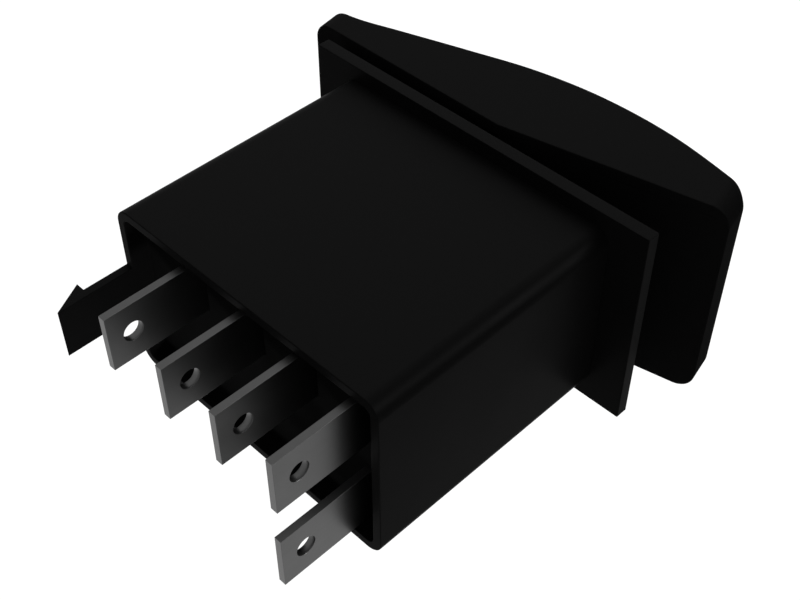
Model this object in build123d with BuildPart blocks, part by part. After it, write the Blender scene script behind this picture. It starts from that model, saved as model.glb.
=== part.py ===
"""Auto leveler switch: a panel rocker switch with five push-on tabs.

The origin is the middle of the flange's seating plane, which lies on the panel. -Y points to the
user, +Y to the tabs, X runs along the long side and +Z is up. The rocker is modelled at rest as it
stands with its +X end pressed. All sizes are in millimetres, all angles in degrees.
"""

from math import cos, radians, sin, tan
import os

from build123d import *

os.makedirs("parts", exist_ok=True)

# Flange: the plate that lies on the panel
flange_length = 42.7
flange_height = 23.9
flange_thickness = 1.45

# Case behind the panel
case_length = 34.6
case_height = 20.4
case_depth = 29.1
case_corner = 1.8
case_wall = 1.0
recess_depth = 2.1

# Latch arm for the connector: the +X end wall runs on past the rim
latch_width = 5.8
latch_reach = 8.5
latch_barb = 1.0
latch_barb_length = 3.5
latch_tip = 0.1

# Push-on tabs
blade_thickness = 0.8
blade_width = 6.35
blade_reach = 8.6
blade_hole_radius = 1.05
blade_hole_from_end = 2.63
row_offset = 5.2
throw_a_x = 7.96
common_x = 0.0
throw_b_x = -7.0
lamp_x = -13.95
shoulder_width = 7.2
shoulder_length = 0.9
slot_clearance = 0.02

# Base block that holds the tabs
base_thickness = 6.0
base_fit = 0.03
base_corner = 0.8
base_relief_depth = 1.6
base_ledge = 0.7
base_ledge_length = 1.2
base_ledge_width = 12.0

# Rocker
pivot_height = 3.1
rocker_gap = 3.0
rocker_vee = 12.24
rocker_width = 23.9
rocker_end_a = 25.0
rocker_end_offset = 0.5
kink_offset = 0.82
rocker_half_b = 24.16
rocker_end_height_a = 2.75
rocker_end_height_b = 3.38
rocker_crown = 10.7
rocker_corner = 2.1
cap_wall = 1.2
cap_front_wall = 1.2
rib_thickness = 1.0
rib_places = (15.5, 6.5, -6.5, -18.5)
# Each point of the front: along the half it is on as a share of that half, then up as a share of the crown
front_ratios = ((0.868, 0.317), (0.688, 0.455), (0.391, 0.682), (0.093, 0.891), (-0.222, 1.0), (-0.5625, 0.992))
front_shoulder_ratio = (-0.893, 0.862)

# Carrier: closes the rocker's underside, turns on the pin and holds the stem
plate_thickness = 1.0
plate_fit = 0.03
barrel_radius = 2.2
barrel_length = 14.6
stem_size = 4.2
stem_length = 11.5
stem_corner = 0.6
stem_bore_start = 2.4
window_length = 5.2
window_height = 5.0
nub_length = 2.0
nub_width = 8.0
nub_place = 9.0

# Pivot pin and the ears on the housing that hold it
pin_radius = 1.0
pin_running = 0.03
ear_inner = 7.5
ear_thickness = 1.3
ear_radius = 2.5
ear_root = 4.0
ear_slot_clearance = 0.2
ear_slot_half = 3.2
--
Only lines with the word "behind" should be collected from the material.

Model this object in build123d with BuildPart blocks, part by part. After it, write the Blender scene script behind this picture. It starts from that model, saved as model.glb.
# Case behind the panel